Welcome to Vegan Place. You’re reading the best entry ever posted here.
Mind you, I wanted Vegan Place’s opening entry to be uplifting, encouraging, and beautiful. But it is not. Because this morning, the CEO of the Humane Society of the United States dropped a heap of disgraceful words about the group’s latest “victory” into my in-box. Well, something needs to be said about that. As in: If this is a humane “victory” what do the defeats look like?
Here’s the e-mail. The bold highlighting is there in the original. And here’s my bold highlighting: This is the codification of online mass pet retailing.
September 10, 2013
Dear Friend,
I have a huge victory to share with you! After years of pressure from The HSUS, and hundreds of thousands of emails and support from advocates like you, online puppy mills will finally be subject to federal inspections and oversight. The U.S. Department of Agriculture announced plans today to ensure that large-scale breeding facilities that sell puppies over the Internet, by phone, or by mail are licensed and inspected regularly for basic humane care standards. This rule will also apply to large commercial breeders of other warm-blooded pets, such as kittens and small mammals.
We are so grateful for the actions of our advocates. When we stand together, we can make a tremendous difference for animals on a national level.
Thank you for all you do for animals,
Wayne Pacelle, President & CEO
The Humane Society of the United States
I went to Wayne Pacelle’s blog, which posted the announcement today. Pacelle explains that the new administrative rule is “a long-held aspiration for The HSUS, the Humane Society Legislative Fund, and the Doris Day Animal League”–groups that have got the U.S. Department of Agriculture’s inspector general to review enforcement of the rules governing dog breeding, and that found “this glaring gap in the law that allowed Internet sellers to evade any federal oversight whatever.”
Pacelle goes on to thank the Obama administration, the “strong bipartisan support in Congress for closing the `Internet loophole` in the Animal Welfare Act regulations”, and the USDA, which will assign people to license (yes) and inspect the animal vendors.
The very same USDA, as Dissident Voice founder Sunil Sharma observes, “whose `inspectors` regularly visit factory farms and report nothing wrong.”
Pacelle justifies this codification project with one of the most tired old chants: “Puppy mills aren’t going away overnight…”
Of course not, if the world’s most influential humane-treatment group makes a campaign out of codifying them. The HSUS hereby marks its role as the federal regulatory regime for online retail animal sales is rolled out, and declares its key position in deciding who in the industry is not carrying out the sales according to that regulatory regime.

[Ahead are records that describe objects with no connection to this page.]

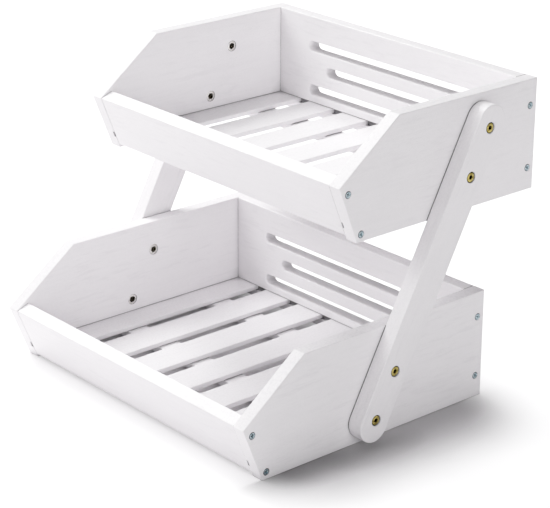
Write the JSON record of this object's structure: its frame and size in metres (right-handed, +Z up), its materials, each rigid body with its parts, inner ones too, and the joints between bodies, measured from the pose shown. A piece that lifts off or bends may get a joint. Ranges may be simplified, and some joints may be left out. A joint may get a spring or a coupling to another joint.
{
  "type": "tiered fruit stand",
  "caption": "Two-tier countertop fruit stand in white painted wood, with slatted tray floors, slotted backs, low leaning fronts and two leaning bolted legs.",
  "frame": {"origin": "centre of the stand's footprint box, on the surface it stands on", "axes": "+X to the right seen from the front, +Y to the back, +Z up; the low fronts face -Y"},
  "size_m": [0.416, 0.3746, 0.3214],
  "materials": {
    "painted_wood": "thin white satin paint with brushed wood grain showing through",
    "brass": "satin antique brass plating",
    "nickel_plate": "warm satin nickel plating",
    "bright_zinc": "bright bluish zinc plating"
  },
  "bodies": {
    "root": {"lower_left_side_board": "painted_wood", "lower_right_side_board": "painted_wood", "lower_front_board": "painted_wood", "lower_back_board": "painted_wood", "lower_slat_1": "painted_wood", "lower_slat_2": "painted_wood", "lower_slat_3": "painted_wood", "lower_slat_4": "painted_wood", "lower_slat_5": "painted_wood", "lower_slat_6": "painted_wood", "lower_slat_7": "painted_wood", "lower_front_batten": "painted_wood", "lower_rear_batten": "painted_wood", "upper_left_side_board": "painted_wood", "upper_right_side_board": "painted_wood", "upper_front_board": "painted_wood", "upper_back_board": "painted_wood", "upper_slat_1": "painted_wood", "upper_slat_2": "painted_wood", "upper_slat_3": "painted_wood", "upper_slat_4": "painted_wood", "upper_slat_5": "painted_wood", "upper_slat_6": "painted_wood", "upper_slat_7": "painted_wood", "upper_front_batten": "painted_wood", "upper_rear_batten": "painted_wood", "left_leg": "painted_wood", "left_bolt_1": "brass", "left_nut_1": "nickel_plate", "left_bolt_2": "brass", "left_nut_2": "nickel_plate", "left_bolt_3": "brass", "left_nut_3": "nickel_plate", "left_bolt_4": "brass", "left_nut_4": "nickel_plate", "right_leg": "painted_wood", "right_bolt_1": "brass", "right_nut_1": "nickel_plate", "right_bolt_2": "brass", "right_nut_2": "nickel_plate", "right_bolt_3": "brass", "right_nut_3": "nickel_plate", "right_bolt_4": "brass", "right_nut_4": "nickel_plate", "lower_left_screw_front_low": "bright_zinc", "lower_left_screw_front_high": "bright_zinc", "lower_left_screw_back_low": "bright_zinc", "lower_left_screw_back_high": "bright_zinc", "lower_right_screw_front_low": "bright_zinc", "lower_right_screw_front_high": "bright_zinc", "lower_right_screw_back_low": "bright_zinc", "lower_right_screw_back_high": "bright_zinc", "upper_left_screw_front_low": "bright_zinc", "upper_left_screw_front_high": "bright_zinc", "upper_left_screw_back_low": "bright_zinc", "upper_left_screw_back_high": "bright_zinc", "upper_right_screw_front_low": "bright_zinc", "upper_right_screw_front_high": "bright_zinc", "upper_right_screw_back_low": "bright_zinc", "upper_right_screw_back_high": "bright_zinc"}
  },
  "joints": []
}
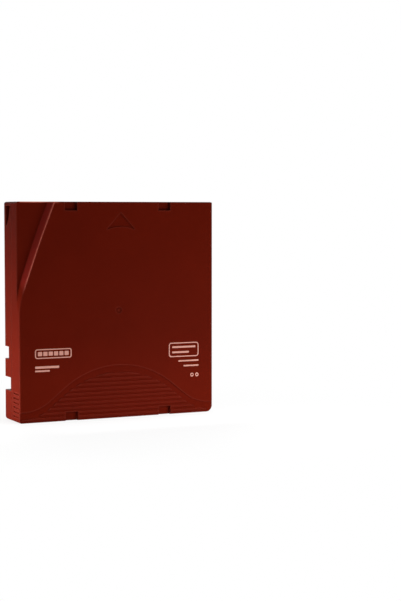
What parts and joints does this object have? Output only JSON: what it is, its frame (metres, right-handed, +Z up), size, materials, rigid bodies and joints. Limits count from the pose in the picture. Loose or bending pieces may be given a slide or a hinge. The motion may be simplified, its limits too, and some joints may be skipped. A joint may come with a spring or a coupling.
{
  "type": "data tape cartridge",
  "caption": "Dark red half-inch data tape cartridge with a ridged grip, a sliding access door and a locked reel.",
  "frame": {"origin": "centre of the rear (label) edge, on the surface that the cartridge stands on", "axes": "+Z up from the rear edge to the front edge that enters the drive, +Y out of the drive's side with the reel hub, -Y out of the large upper face, +X towards the access door"},
  "size_m": [0.102, 0.0216, 0.1054],
  "materials": {
    "shell_plastic": "satin moulded plastic, dark red",
    "screw_steel": "zinc-plated steel",
    "door_plastic": "dark grey moulded plastic",
    "spring_steel": "drawn spring wire",
    "switch_plastic": "pale grey moulded plastic",
    "reel_plastic": "off-white moulded plastic",
    "flange_plastic": "clear-grained moulded plastic",
    "plate_steel": "rolled steel sheet",
    "clip_plastic": "white moulded plastic",
    "tape_film": "smooth coated film",
    "pin_steel": "ground steel",
    "brake_plastic": "black moulded plastic",
    "board_laminate": "green lacquered laminate",
    "chip_plastic": "black epoxy",
    "copper_track": "bare copper"
  },
  "bodies": {
    "case": {"upper_shell": "shell_plastic", "lower_shell": "shell_plastic", "case_screws": "screw_steel", "door_spring": "spring_steel", "leader_tape": "tape_film", "leader_pin": "pin_steel", "leader_pin_clip": "clip_plastic", "leader_pin_springs": "spring_steel", "brake_spring": "spring_steel", "memory_board": "board_laminate", "memory_chip": "chip_plastic", "memory_antenna": "copper_track"},
    "door": {"slide_door": "door_plastic"},
    "write_protect_switch": {"write_protect_tab": "switch_plastic"},
    "reel": {"reel_hub": "reel_plastic", "reel_upper_flange": "flange_plastic", "reel_drive_plate": "plate_steel", "tape_end_clamp": "clip_plastic", "tape_pack": "tape_film"},
    "brake": {"brake_button": "brake_plastic"},
    "brake_release": {"brake_release_spider": "clip_plastic"}
  },
  "joints": [
    {"name": "door_slide", "type": "slide", "parent": "case", "child": "door", "axis": [0, 0, -1], "range_m": [0, 0.018], "stiffness_N_per_m": 40, "springref_m": -0.008, "deforming": ["door_spring"]},
    {"name": "write_protect_slide", "type": "slide", "parent": "case", "child": "write_protect_switch", "axis": [1, 0, 0], "range_m": [0, 0.0048]},
    {"name": "reel_spin", "type": "hinge", "parent": "case", "child": "reel", "pos_m": [0, 0, 0.0527], "axis": [0, 1, 0], "continuous": true},
    {"name": "brake_slide", "type": "slide", "parent": "case", "child": "brake", "axis": [0, -1, 0], "range_m": [0, 0.0016], "stiffness_N_per_m": 200, "springref_m": -0.004, "deforming": ["brake_spring"]},
    {"name": "brake_release_slide", "type": "slide", "parent": "reel", "child": "brake_release", "axis": [0, -1, 0], "range_m": [0, 0.0016]}
  ],
  "couplings": [
    {"joint": "brake_release_slide", "follows": "brake_slide", "ratio": 1}
  ]
}
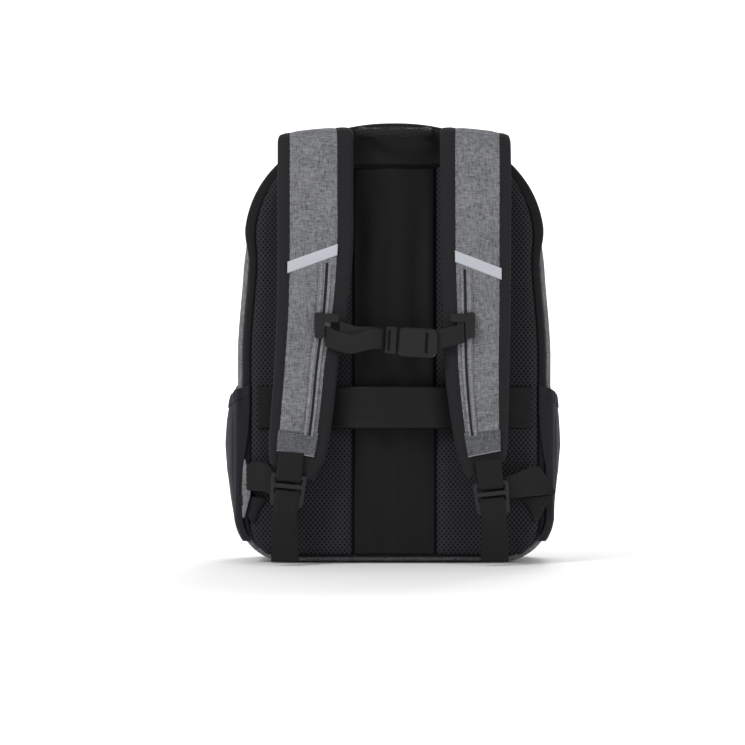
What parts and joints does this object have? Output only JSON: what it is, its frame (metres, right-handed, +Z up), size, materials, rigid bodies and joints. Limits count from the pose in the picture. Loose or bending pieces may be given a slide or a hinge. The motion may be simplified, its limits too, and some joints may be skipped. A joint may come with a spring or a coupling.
{
  "type": "laptop backpack",
  "caption": "Soft laptop backpack with padded shoulder straps, sternum strap, mesh back pads, luggage band, side pockets and a carry handle, standing upright.",
  "frame": {"origin": "centre of the bounding box on the base plane", "axes": "+Z up the bag; -Y towards the wearer's side with the straps; +X to the right as seen from that side"},
  "size_m": [0.3492, 0.2378, 0.4494],
  "materials": {
    "heather_fabric": "woven heather polyester, matt",
    "black_fabric": "plain woven polyester, matt",
    "spacer_mesh": "knitted spacer mesh over foam",
    "satin_lining": "fine woven polyester with a soft sheen",
    "webbing": "woven polyester webbing",
    "stretch_fabric": "knitted stretch fabric, matt",
    "reflective_tape": "retroreflective tape, satin",
    "moulded_plastic": "moulded acetal, semi-gloss",
    "zip_tape": "woven tape with a coil",
    "slider_metal": "enamelled zinc, satin"
  },
  "bodies": {
    "root": {"body_shell": "heather_fabric", "back_board": "black_fabric", "panel_binding": "webbing", "yoke_panel": "spacer_mesh", "centre_channel": "satin_lining", "luggage_band": "satin_lining", "grab_handle": "webbing", "back_pad_left": "spacer_mesh", "back_pad_right": "spacer_mesh", "strap_pad_left": "black_fabric", "strap_pad_right": "black_fabric", "strap_face_left": "heather_fabric", "strap_face_right": "heather_fabric", "strap_reflector_left": "reflective_tape", "strap_reflector_right": "reflective_tape", "strap_rail_left": "webbing", "strap_rail_right": "webbing", "rail_clip_left": "moulded_plastic", "rail_clip_right": "moulded_plastic", "side_pocket_left": "stretch_fabric", "side_pocket_right": "stretch_fabric", "pocket_binding_left": "webbing", "pocket_binding_right": "webbing", "anchor_wing_left": "black_fabric", "anchor_wing_right": "black_fabric", "ladder_lock_left": "moulded_plastic", "ladder_lock_right": "moulded_plastic", "strap_tab_left": "webbing", "strap_tab_right": "webbing", "adjust_web_left": "webbing", "adjust_web_right": "webbing", "web_tail_left": "webbing", "web_tail_right": "webbing", "sternum_web_left": "webbing", "sternum_web_back": "webbing", "sternum_web_right": "webbing", "buckle_socket": "moulded_plastic", "buckle_plug": "moulded_plastic", "main_zip": "zip_tape", "zip_slider_left": "slider_metal", "zip_slider_right": "slider_metal", "front_pocket": "heather_fabric", "front_zip": "zip_tape", "front_slider": "slider_metal"}
  },
  "joints": []
}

The establishment of the industry-regulating role will be followed by the correlative industry-policing role. Thus, administrative regimes are created with the help of the humane-treatment sector and they beget more jobs in the humane-standards field–an industry upon an industry. University classes are now being created and offered to prepare students for roles in refining animal breeding, use and handling. To say their aspirations to a humane, sustainable ideal amount to a lot of fairy dust would be to understate the actual harms done when the exploitation of animal life is continually hardened into the system of administrative law and custom.
It’s a gorgeous day, the moon has already risen, and I need a run. Thank you for reading. In later posts I’ll try, in the famous words of Harold Chasen’s mother, to be a little more vivacious.
image source
Ha! had me going for a moment. Of course I’m sure someone is saying this somewhere. I have that effect on some people.
Perhaps you are being too hard on the HSUS. After all, they are just starting out, just feeling their way in the business of approving puppy mills. Maybe the USDA will eventually go the whole hog, as they have in the abattoir business, by grading the offspring of these dogs, cats and other mammals. “USDA Certified Grade A Golden Retriever puppy” or “Grade C kitten, not suitable for human companionship.” It won’t be long before scientific advances will enable us to digitize small mammals so that they can be sent as attachments, then downloaded. When that comes about, today’s naysayers will understand the wisdom of HSUS and USDA involvement, although at that point, I expect Homeland Security to be involved as well.
Selling out to the very industry that profits from its use of animals can in no way be construed as animal protection. Federal regulations? Oversight? Nonsense! If HSUS were serious about animals and their abysmal use in our culture, instead of regulating puppy mills, it should be working towards abolishing breeding altogether – and not only of dogs, but all animals, in kennels, in private homes, in laboratories, and on the farm.
pheasants – the list goes on, seemingly into infinity.
I remember the day I signed off on National Geographic Magazine. I spotted the cover across the library – a fox! Yay! I’ve always wanted to know more about foxes. As I got closer, I saw the title – something like, “Is this the next pet?” If I hadn’t been in a public place I’d have made some very unpleasant sounds.
You’re spot-on. It’s depressing, this “victory.”
You know, Wayne, you’re right, puppy mills aren’t going away overnight. And as long as you’re in a position of power, they’re not going away at all.
good grief….seriously? What exactly are they inspecting for? It’s time to stop breeding animals.